I also wanted to make the index very accessible and relevant to all major City departments. Only 8 out of 20 indicators are derived from Census data. I wanted to make sure that this was personal regional data, and that we’re not trying to compare apples and oranges (like New York standards versus our small town of 210,000 Tacoma standards). So I came into the City, and instead of just like hitting the ground running like, “Oh I know how to do this,” I did a lot of networking, meeting with departments, seeing what kind of data inventory we had and what kind of information was available, what kind of information was open source and just trying to understand what is out there.
I also created a stakeholders group that met on a monthly basis. I called it the Data Share group and it wasn’t just for the Index. It was an activity where we met monthly and people had the opportunity to share their data, discuss what they were working on and sometimes do a practice run for any presentations they had coming up. During that time, I was able to find out new potential data sources for the Index I wouldn’t have known otherwise – for instance, I learned about how the Environmental Services Department doing something on urban tree canopy in partnership with the University of Portland.
I think the longest and the most difficult aspect of the project was collecting all that inventory, talking to departments, seeing what they had and making sure that departments saw themselves within the Index.
Q: Given that there are so many different sources of data, how do you ensure that data quality is consistent across sources, or collected in a way that would lend itself to the creation of this index?
Alison: When you work with ArcGIS or any geographic spatial analysis software, you need to make sure your data integrity is there. You have to ask yourself, are your addresses correct and accurate? In addition, you have to make sure that your data isn’t so specific that it’s identifiable at the individual level. For example, I wanted to incorporate infant mortality rate, so I analyzed the rate at the Census Block group level.

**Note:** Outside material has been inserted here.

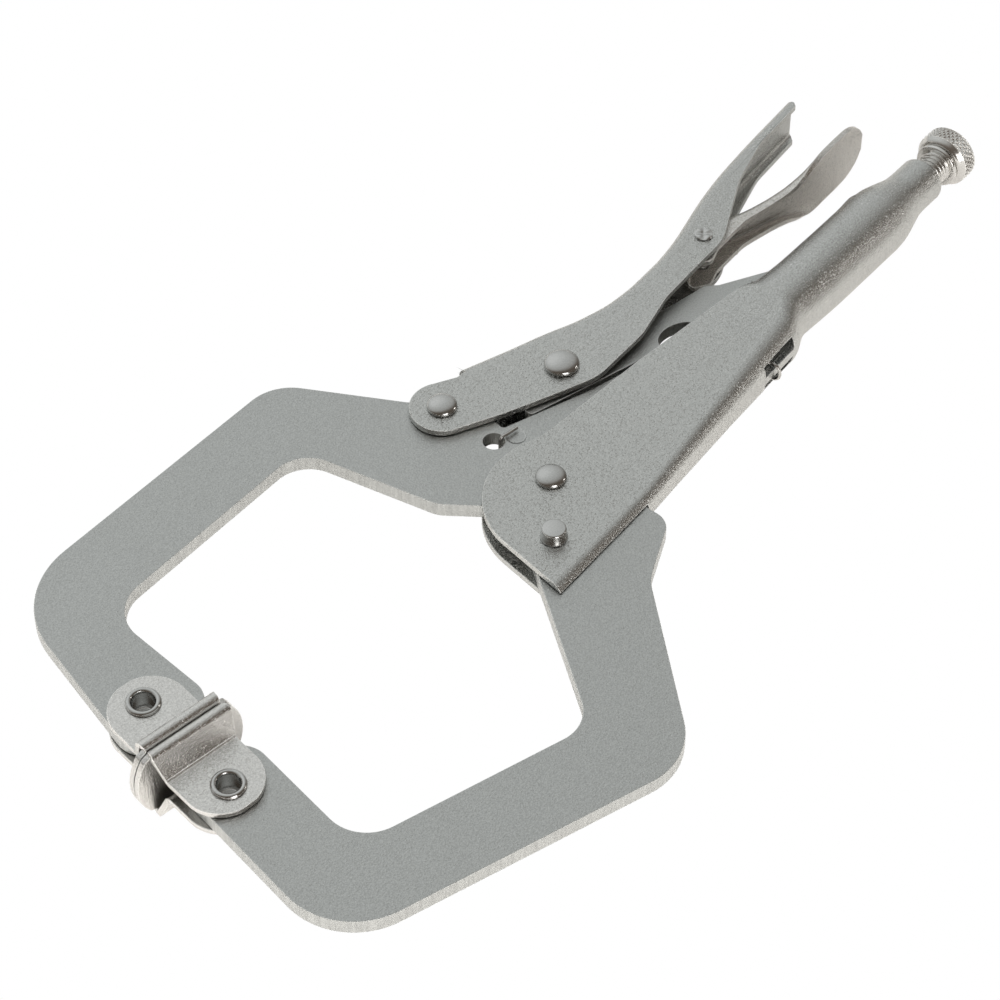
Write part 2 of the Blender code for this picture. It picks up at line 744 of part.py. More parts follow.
def return_spring(mat):
    """Extension spring from the jaw's tail to the bar between the two slots."""
    hx, hy = TAIL_HOLE
    bx, by = 62.0, -17.0
    length = math.hypot(bx - hx, by - hy)
    ux, uy = (bx - hx) / length, (by - hy) / length
    coil_r = 1.9

    def at(d, side, z):
        return (hx + ux * d - uy * side, hy + uy * d + ux * side, z)

    points = [at(0, 0, -2.9), at(0, 0, -1.5), at(0, 0, 0.5), at(0, 0, 2.2)]
    points += [at(0.25, 0, 2.8), at(0.9, 0, 3.05), at(3.4, 0, 3.0), at(4.6, 0, 2.5)]
    turns = 9
    start, end = 5.6, 20.0
    steps = turns * 12
    for k in range(steps + 1):
        a = 2 * math.pi * k / 12
        d = start + (end - start) * k / steps
        points.append(at(d, coil_r * math.sin(a), coil_r * math.cos(a)))
    points += [at(20.9, 0.6, 2.1), at(23.0, 0.2, 2.3)]
    points += [
        (61.6, by + 1.2, 2.35),
        (61.9, by - 0.4, 2.2),
        (62.0, by - 1.4, 1.5),
        (62.0, by - 1.75, 0.6),
        (62.0, by - 1.75, -0.6),
        (62.0, by - 1.4, -1.5),
        (61.9, by - 0.4, -2.2),
        (61.6, by + 1.4, -2.3),
    ]
    bm = wire(points, 0.45)
    return place("return_spring", bm, (bx, by, 0.0), mat, 60.0)


def hook_wire(mat):
    """Short bent wire end that stands in the hole above the jaw pivot."""
    hx, hy = SPRING_HOLE
    over = PLATE_HALF + GAP + HOOK_WIRE_R + 0.08
    points = [
        (hx + 1.0, hy - 1.0, -1.4),
        (hx + 1.0, hy - 1.0, 0.2),
        (hx + 1.0, hy - 1.0, 1.7),
        (hx + 1.2, hy - 1.04, over - 0.35),
        (hx + 1.7, hy - 1.13, over),
        (hx + 3.5, hy - 1.5, over),
        (hx + 6.2, hy - 1.9, over),
    ]
    bm = wire(points, HOOK_WIRE_R)
    return place("hook_wire", bm, flat(SPRING_HOLE), mat, 60.0)


# ----------------------------------------------------------------- assembly
def build():
    clear_scene()
    mats = make_materials()
    body_shell(mats["sheet"])
    fixed_jaw(mats["plate"])
    moving_jaw(mats["plate"])
    lever_handle(mats["sheet"])
    toggle_link(mats["plate"])
    release_lever(mats["sheet"])
    domed_rivet("jaw_pivot_rivet", JAW_PIVOT, 3.6, WALL_OUT + 0.25, 1.8, mats["bright"])
    flat_rivet("fixed_jaw_rivet", FIXED_RIVET, mats["bright"])
    domed_rivet("lever_jaw_rivet", LEVER_JAW, 3.55, WALL_OUT + 0.25, 1.8, mats["bright"])
    domed_rivet("lever_link_rivet", LEVER_LINK, 4.15, 4.75, 2.0, mats["bright"])
    release_pin("release_pin_upper", 1, mats["bright"])
    release_pin("release_pin_lower", -1, mats["bright"])
    pad("upper_pad", UPPER_EYELET, -1, mats["sheet"])
    pad("lower_pad", LOWER_EYELET, 1, mats["sheet"])
    eyelet_rivet("upper_pad_eyelet", UPPER_EYELET, mats["bright"])
    eyelet_rivet("lower_pad_eyelet", LOWER_EYELET, mats["bright"])
    thrust_tip(mats["screw"])
    adjusting_screw(mats["screw"])
    knob(mats["screw"])
    return_spring(mats["spring"])
    hook_wire(mats["spring"])


build()
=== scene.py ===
"""Looks of a locking C-clamp with swivel pads, nickel plated steel.

Shapes are drawn in millimetres. The drawing's zero is the jaw pivot, in the middle
of the plates' thickness: X runs along the screw toward the knob, Y toward the
lever, and Z is square to the plates.
"""
import json
import math

import bmesh
import bpy
from mathutils import Matrix, Vector


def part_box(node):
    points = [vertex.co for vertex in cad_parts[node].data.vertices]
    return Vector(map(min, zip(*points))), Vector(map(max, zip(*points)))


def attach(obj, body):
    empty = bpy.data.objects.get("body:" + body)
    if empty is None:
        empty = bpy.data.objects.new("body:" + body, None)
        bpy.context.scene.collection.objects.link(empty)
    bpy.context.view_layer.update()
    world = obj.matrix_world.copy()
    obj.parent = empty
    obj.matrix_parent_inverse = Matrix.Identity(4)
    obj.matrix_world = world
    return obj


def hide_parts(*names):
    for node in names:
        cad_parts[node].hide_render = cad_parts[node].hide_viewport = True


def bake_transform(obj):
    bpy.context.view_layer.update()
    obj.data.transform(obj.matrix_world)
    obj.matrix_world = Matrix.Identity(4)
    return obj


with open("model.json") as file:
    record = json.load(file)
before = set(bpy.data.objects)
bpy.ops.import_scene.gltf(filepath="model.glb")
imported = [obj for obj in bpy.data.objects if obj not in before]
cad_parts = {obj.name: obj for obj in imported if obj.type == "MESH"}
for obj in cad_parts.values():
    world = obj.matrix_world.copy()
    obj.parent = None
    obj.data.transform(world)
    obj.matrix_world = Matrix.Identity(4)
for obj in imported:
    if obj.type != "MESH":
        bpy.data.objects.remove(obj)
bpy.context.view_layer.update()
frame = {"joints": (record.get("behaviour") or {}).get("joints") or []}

MM = 0.001


def joint_at(name):
    return next(Vector(joint["pos_m"]) for joint in frame["joints"] if joint["name"] == name)


ZERO = joint_at("jaw_open")


def drawing(point):
    """A point of the frame in the drawing's millimetres, as (x, y)."""
    p = (point - ZERO) / MM
    return (p.x, p.y)


def node_ends(node):
    """Lowest and highest corner of a CAD node in the drawing's millimetres."""
    low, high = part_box(node)
    return (low - ZERO) / MM, (high - ZERO) / MM


def node_centre(node):
    low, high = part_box(node)
    return drawing((low + high) / 2)


JAW_PIVOT = (0.0, 0.0)
LEVER_JAW = drawing(joint_at("lever_swing"))
LEVER_LINK = drawing(joint_at("link_swing"))
RELEASE_PIN = drawing(joint_at("release_press"))
UPPER_EYELET = drawing(joint_at("pad_upper_swivel"))
LOWER_EYELET = drawing(joint_at("pad_lower_swivel"))
FIXED_RIVET = node_centre("fixed_jaw_rivet")
SCREW_Y = drawing(joint_at("screw_turn"))[1]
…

Since we don’t have that many infant mortality cases it would have identified a particular household. Crime data also has to be considered in this way. I had to work with the Police Department because I didn’t want to identify particular addresses of crime and they helped me work with collecting tract information so that it wasn’t identifying.

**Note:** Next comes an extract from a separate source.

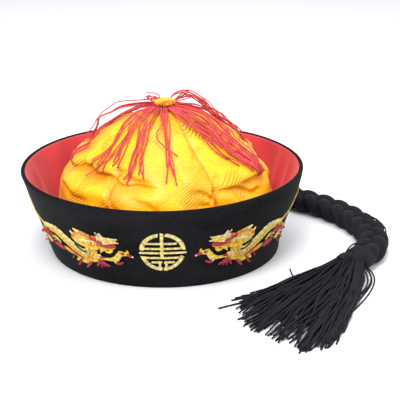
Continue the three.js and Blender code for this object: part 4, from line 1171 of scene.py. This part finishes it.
# %% One stroke of satin stitch
STITCH_STEP = 0.56
STITCH_RADIUS = 0.36
STITCH_STATIONS, STITCH_SIDES = 6, 5
STITCH_SLANT = 0.35
STITCH_BOW = 0.32  # how far the middle of a stitch stands over its ends
PADDING_SHARE, PADDING_MOST = 0.08, 0.35  # its height: a share of the stroke's width, up to a limit
FIRST_LIFT = 0.12  # of the first stroke over the velvet
LAYER_LIFT = 0.034  # each stroke lies this much over the one before
BAND_LEAN = 0.3  # how far the velvet's face looks down, next to one outwards
DYES = {  # of the threads, from 0 to 255
    "pale": (248, 228, 146), "gold": (242, 202, 76), "yellow": (255, 212, 46),
    "orange": (236, 150, 42), "red": (188, 30, 46), "black": (28, 26, 30), "white": (250, 244, 214),
}


def stroke_stitches(lanes, rows, layer, random):
    """Stitches along one stroke, as rows of places and heights, and their dyes. The lanes lie
    side by side from the stroke's right to its left. Each stitch leans by the slant and stands on
    padding that swells as sqrt(1 - x^2) across the whole stroke."""
    rows = np.asarray(rows, dtype=float)
    fine = through_rows(rows, np.linspace(0, 1, 400))
    pieces = np.linalg.norm(np.diff(fine[:, :2], axis=0), axis=1)
    length = np.concatenate([[0], np.cumsum(pieces)])
    count = max(int(length[-1] / STITCH_STEP), 3)
    at = np.linspace(0, length[-1], count)
    u, v, width = (np.interp(at, length, fine[:, k]) for k in range(3))
    ahead = unit(np.stack([np.gradient(u), np.gradient(v)], axis=-1))
    left = np.stack([-ahead[:, 1], ahead[:, 0]], axis=-1)
    across = unit(left + STITCH_SLANT * ahead)
    bow = np.sin(np.linspace(0, math.pi, STITCH_STATIONS))[None] * STITCH_BOW
    padding = np.minimum(width[:, None] * PADDING_SHARE, PADDING_MOST)
    stitches, dyes = [], []
    for number, dye in enumerate(lanes):
        edges = np.array([number, number + 1]) / len(lanes) * 2 - 1
        shift = random.uniform(0, STITCH_STEP, count)[:, None] * 0.4
        x = np.linspace(edges[0], edges[1], STITCH_STATIONS)[None]
        x = x + 0.05 * random.normal(0, 1, (count, 1))
        aside = across[:, None] * (x * width[:, None] / 2)[..., None]
        place = np.stack([u, v], axis=-1)[:, None] + aside + ahead[:, None] * shift[..., None]
        swell = np.sqrt(np.clip(1 - x**2, 0, 1)) * padding
        lift = FIRST_LIFT + LAYER_LIFT * layer + swell + bow
        stitches.append(np.concatenate([place, lift[..., None]], axis=-1))
        shade = np.array(DYES[dye]) * (0.74 + 0.32 * random.random((count, 1)))
        dyes.append(np.clip(shade, 0, 255))
    return np.concatenate(stitches), np.concatenate(dyes)


# %% A whole motif
def embroidery(name, strokes, side, slot, node, shift=(0, 0), height_at=lambda v: v):
    """All the stitches of a motif as one piece, laid on the velvet. side is 1 or -1 for the motif
    and its mirror, and height_at gives the height on the band for a height in the table."""
    random = np.random.default_rng(5)
    made = [stroke_stitches(*stroke, layer, random) for layer, stroke in enumerate(strokes)]
    paths, dyes = (np.concatenate(parts) for parts in zip(*made))
    angle = side * (paths[..., 0] + shift[0]) / BAND_RADIUS
    height = height_at(paths[..., 1]) + shift[1]
    outward = unit(np.stack([np.sin(angle), -np.cos(angle), 0 * angle - BAND_LEAN], axis=-1))
    points = place_at(angle, band_radius(angle, height), height) + outward * paths[..., 2:]
    taper = STITCH_RADIUS * np.sin(np.linspace(0.35, math.pi - 0.35, STITCH_STATIONS)) ** 0.5
    corners, faces, uv = tubes(points, taper[None], STITCH_SIDES, outward)
    colour = np.array([linear(*dye)[:3] for dye in dyes])
    per_point = np.repeat(colour, STITCH_STATIONS * STITCH_SIDES, axis=0)
    dress(name, silk.material, (corners, faces, uv, per_point), slot, node)
    print("%d strokes, %d stitches" % (len(strokes), len(points)))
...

Regarding the data quality aspect, it wasn’t just something like “John Smith’s data excel spreadsheet” that he’s been collecting internally by himself. When we decided to include a data source, it was always the source that the department used as their standard.
Q: Has this index been used to inform any decision-making by the City of Tacoma?
Alison: Yes it has. For example, Verizon came into our city and they wanted to incorporate 5G wireless. And the IT department didn’t have the manpower at the time to evaluate and understand the locations that needed it. But they knew geographically that they were planning to put 5G into the wealthiest areas. So they came to the Equity Office and said, “Do you have any kind of analysis or information I can use to convince them they should put this somewhere else?” Because the Equity Index was already developed and digital access was incorporated into the index, we used it to show them geographically that there were areas that would benefit more from having 5G.
Another example is when our Public Works Department was trying to make decisions about streetlights. In the City, there are 3,000 potential opportunity streetlights, which means that there’s an existing pole and all that they have to do is put a light on it. But the Public Works Department only had enough money for 200. Because of that, they came up with their own systematic way of prioritizing where to put them – for instance, if there are car accidents or crime that happens at night. They came to our office to ask, “How do we put an equity lens on this?” We used the Index to modify their original scores and helped them prioritize where to put the new streetlights based on what those disparities are within the City.
Q: What kind of advice would you have for city governments looking to do something similar, but maybe they don’t know where to start?
Alison: Make sure that you get buy-in and input and incorporate people from within the city, not just your jurisdiction. For instance, if you’re going to incorporate something like education, you have to work with the school district. You can’t just come in and say , “This is the standard of equity for education!” People get taken aback if you claim to be the expert. You need to work with people so that the metric is embraced. That’s been the most beneficial advice for me, because I’ve done a couple of these talks. And I feel like everyone keeps saying, “What does the community say? What do the departments say? You had to get people that didn’t like this!” And I just emphasized that I didn’t get much pushback because I worked for a whole year. I did a whole year of groundwork! Mary Morrison was a great supervisor that gave me that space to lay the groundwork. I think that was vital to not getting so much pushback.